Yeni ekonomi yönetimi, ilk Merkez Bankası toplantısında vereceği faiz kararıyla sınanacak. Yeni yönetim neyi ne kadar yapabilecek, yerel yönetim seçimleri öncesinde, Saray neye, ne kadar sabredecek, ne kadarına razı olacak, Bunu hep birlikte göreceğiz.
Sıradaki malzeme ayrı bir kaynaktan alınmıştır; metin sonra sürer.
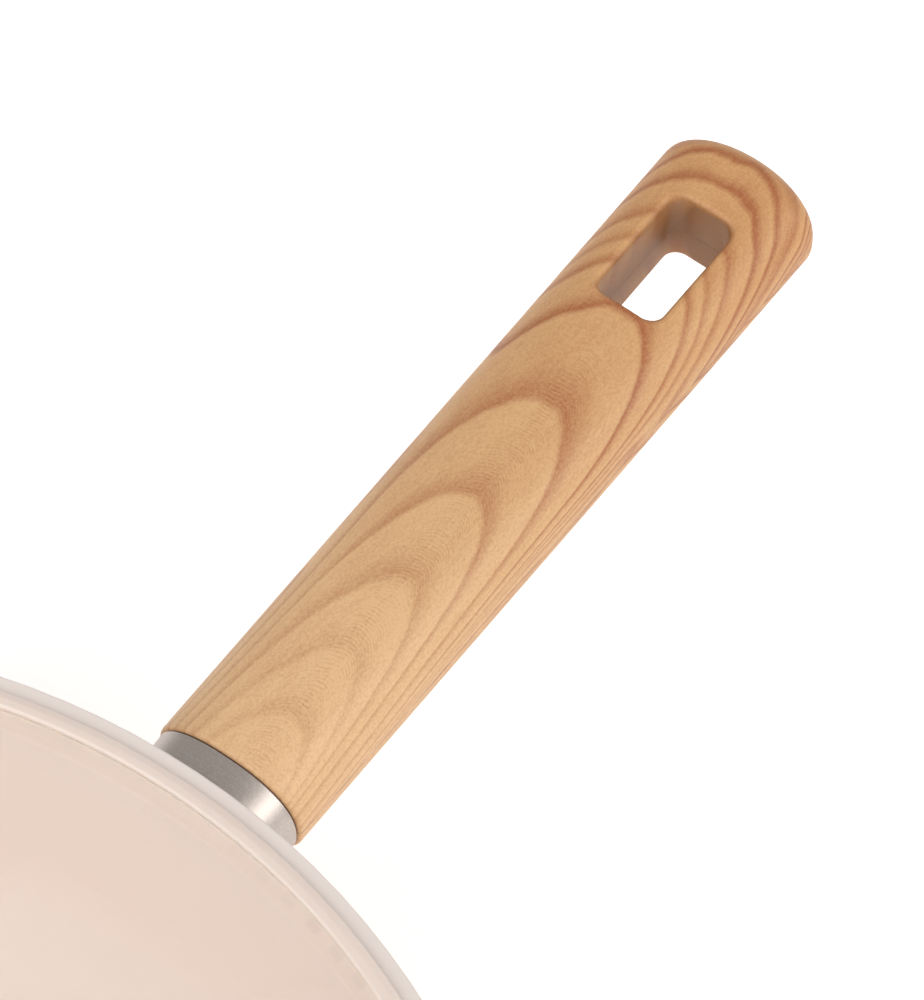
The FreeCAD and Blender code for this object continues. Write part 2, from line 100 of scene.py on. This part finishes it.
def tree_of(*values):
    """The node tree of the first field among the values."""
    return next(value.tree for value in values if isinstance(value, Field))


def calculate(operation, *values):
    return wire(tree_of(*values), "ShaderNodeMath", dict(enumerate(values)), operation=operation)


def smooth_step(field, low, high):
    """0 below low, 1 above high, and a soft rise between. With low above high it falls instead."""
    if low > high:
        return 1.0 - smooth_step(field, high, low)
    return wire(
        field.tree, "ShaderNodeMapRange", {"Value": field, "From Min": low, "From Max": high},
        interpolation_type="SMOOTHSTEP",
    )


def clamp(field):
    """The field held between 0 and 1."""
    return wire(field.tree, "ShaderNodeClamp", {"Value": field, "Min": 0.0, "Max": 1.0})


def blend(share, first, second):
    """first where share is 0 and second where it is 1."""
    return first + share * (second - first)


def square_root(field):
    return calculate("SQRT", field)


def size_of(field):
    return calculate("ABSOLUTE", field)


def greater(field, limit):
    return calculate("GREATER_THAN", field, limit)


def at_least(field, limit):
    return calculate("MAXIMUM", field, limit)


def at_most(field, limit):
    return calculate("MINIMUM", field, limit)


def vector(x, y, z):
    return wire(tree_of(x, y, z), "ShaderNodeCombineXYZ", {0: x, 1: y, 2: z})


def noise(where, scale=1.0, detail=2.0, roughness=0.5):
    """Smooth noise about 0.5, with scale in features per unit of where."""
    return wire(
        where.tree, "ShaderNodeTexNoise",
        {"Vector": where, "Scale": scale, "Detail": detail, "Roughness": roughness}, output="Fac",
    )


def swing(noise_field, amount):
    """Noise brought round 0, so that it adds or takes away up to half the amount."""
    return (noise_field - 0.5) * amount


def ramp(field, stops):
    """A grey looked up from (position, value) stops between 0 and 1."""
    node = field.tree.nodes.new("ShaderNodeValToRGB")
    field.tree.links.new(field.socket, node.inputs["Fac"])
    elements = node.color_ramp.elements
    while len(elements) > 1:
        elements.remove(elements[-1])
    for index, (position, value) in enumerate(stops):
        element = elements[0] if index == 0 else elements.new(position)
        element.position = position
        element.color = (value, value, value, 1.0)
    return Field(field.tree, node.outputs["Color"])


def colour(code):
    """The linear colour of a hexadecimal one, such as e6d2c3."""
    def linear(pair):
        share = int(pair, 16) / 255
        return share / 12.92 if share <= 0.04045 else ((share + 0.055) / 1.055) ** 2.4
    return (linear(code[0:2]), linear(code[2:4]), linear(code[4:6]), 1.0)


def mix_colours(share, first, second):
    """A colour between two. The share is a field, and either colour may be one."""
    node = share.tree.nodes.new("ShaderNodeMix")
    node.data_type = "RGBA"
    colour_inputs = [socket for socket in node.inputs if socket.type == "RGBA"]
    for socket, value in zip([node.inputs[0], *colour_inputs], (share, first, second)):
        if isinstance(value, Field):
            share.tree.links.new(value.socket, socket)
        else:
            socket.default_value = value
    result = next(socket for socket in node.outputs if socket.type == "RGBA")
    return Field(share.tree, result)


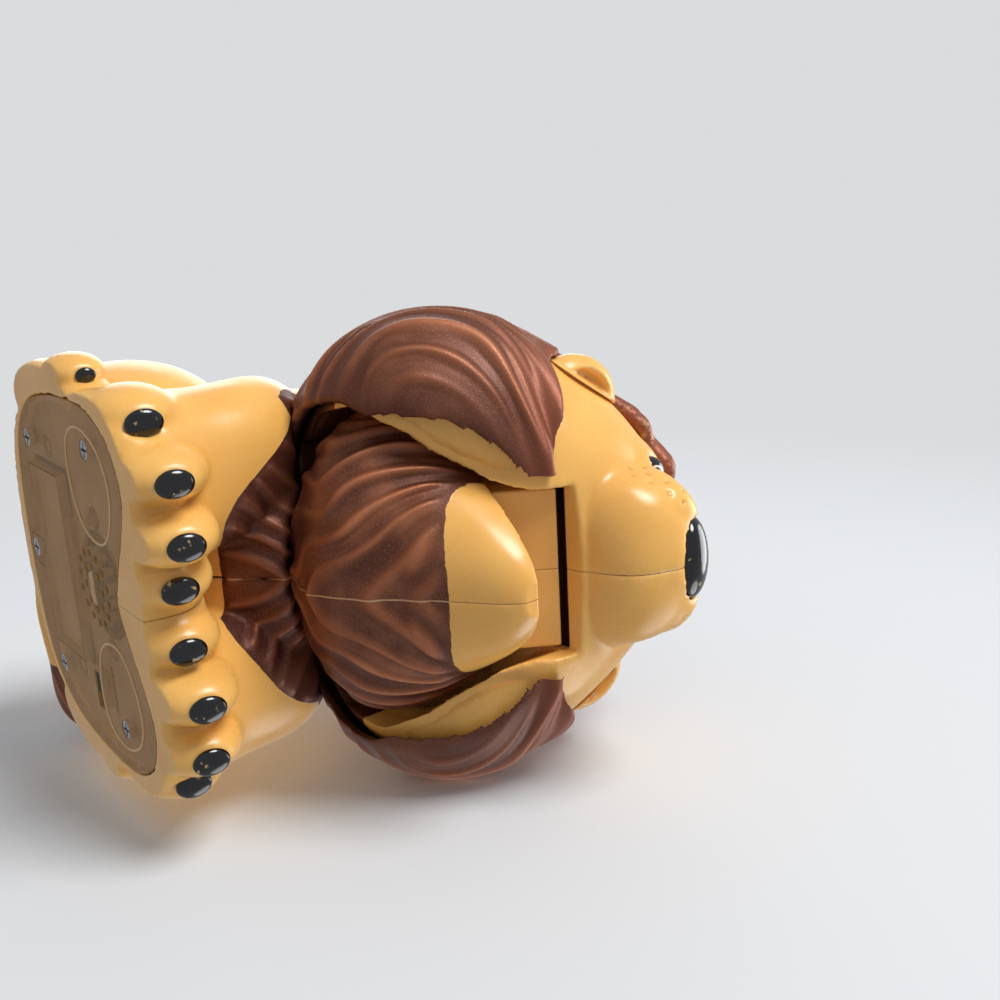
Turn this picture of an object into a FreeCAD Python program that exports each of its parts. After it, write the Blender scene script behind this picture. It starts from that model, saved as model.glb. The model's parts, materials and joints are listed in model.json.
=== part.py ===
"""Talking animal figure: a seated moulded plastic lion whose jaw moves when its back button is pressed.

Frame, in millimetres: +Z is up, the lion looks along -Y and its left is +X. The origin is on the flat
underside, below the middle of the body. Most pieces are built on the left and mirrored in the plane x = 0.
"""
import FreeCAD, Part
import math
import os
from FreeCAD import Matrix, Placement, Rotation, Vector

# Walls and clearances
wall = 2.4  # shells of the body, the head and the mane
seat_gap = 0.3  # between separate curved pieces that sit against each other
fit_gap = 0.1  # round small pieces set into a pocket
moving_gap = 0.5  # between moving pieces and what they pass
running_gap = 0.05  # radial, pin in bore
overlap = 0.5  # how far two shapes that are fused reach into each other
through = 1.0  # how far a cut runs past the face it opens
far = 300.0  # larger than the whole figure, for cutting boxes
least_section = 0.8  # half size of the smallest section of an inner form
least_solid = 0.5  # volume below which a left-over of a cut is dropped
coil_points = 12  # on each turn of a spring

# Head: the middle of the skull, from which the head's own sections are measured
head_y = -51.0
head_z = 88.0

# Jaw hinge, measured from the middle of the skull: forward and up
hinge_forward = -25.0
hinge_up = -10.0
hinge_pin_radius = 2.0
hinge_barrel_radius = 4.5
hinge_boss_radius = 5.0
jaw_travel = 17.0  # degrees from the open rest position to shut
jaw_top_slope = -5.0  # degrees, of the jaw's upper face at rest
jaw_shut_gap = 1.5  # degrees left between the jaw and the palate when shut
mouth_half_width = 21.5
jaw_side_gap = 1.2  # between the jaw's tongue box and each side of the mouth opening
jaw_cheek_gap = 1.6  # between the jaw and the cheeks on both sides of it
jaw_body_gap = 1.2  # between the jaw and the chest
jaw_deck_drop = 0.4  # from the line through the hinge down to the jaw's upper face
mouth_front = 23.5  # front edge of the mouth opening, forward of the middle of the skull
palate_back_gap = 1.5  # behind the hinge barrel
spring_knuckle_half_width = 9.0
jaw_spring_half_length = 6.5
jaw_spring_radius = 3.2
jaw_spring_wire = 0.45
jaw_spring_turns = 8

# Push button in the back and its rod
button_radius = 8.0
button_stands_out = 5.0
button_z = 68.5
button_face_y = 43.0
button_stop_y = 26.5  # the step against which the button's flange rests
button_stop_gap = 0.3
button_flange_radius = 9.6
button_flange_thickness = 2.0
button_collar_wall = 2.0
button_collar_rim = 1.2  # how far the collar may stand out of the back
spring_room_radius = 10.4
spring_room_length = 11.0
spring_room_floor = 2.0
spring_wire_radius = 0.5
spring_radius = 6.0
spring_turns = 3
rod_radius = 2.5
rod_collar_radius = 4.2
rod_collar_y = 9.6
rod_collar_length = 1.6
rod_jaw_gap = 0.4  # between the rod's round tip and the jaw's rear wall at rest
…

Ama şunu biliyoruz; katranı kaynatmakla da şeker olmuyor.
Yakın zamanda “laf dinlemediği için” görevden alınan Merkez Bankası Başkanları, rasyonel politikalar uygulamaya çalıştığı için görevden affını istemek zorunda kalan Hazine ve Maliye Bakanları düşünüldüğünde, önümüzdeki dönem, maalesef umut vadetmiyor.
"CAN ATALAY'I, MİLLETİN İRADESİNİ DERHAL SERBEST BIRAKIN"
Tabi sadece ekonomide değil, seçimin ardından siyasette, hukuk devletinde ve içtimai hayatta yaşananlar da önümüzdeki dönemin çok kolay olmayacağını gösteriyor.
Türkiye İşçi Partisi’nin seçilmiş milletvekili Can Atalay hala tahliye edilmedi. Seçilmiş bir milletvekili bugün hukuksuzca, kakkında kesin karar olmadan hapiste tutuluyor.
Genel Başkanımızın da belirttiği gibi bu, sadece Can Atalay’ı değil, ona oy veren tüm insanları tutuklamak anlamına gelir.
Ve buradan Saray’ı da, Sarayın hâkimlerini de uyarıyoruz: bu topluma daha fazla zarar vermeyin, adaletteki erozyonu durdurun. Milletin vekil seçtiği Can Atalay’ı, milletin iradesini derhal serbest bırakın!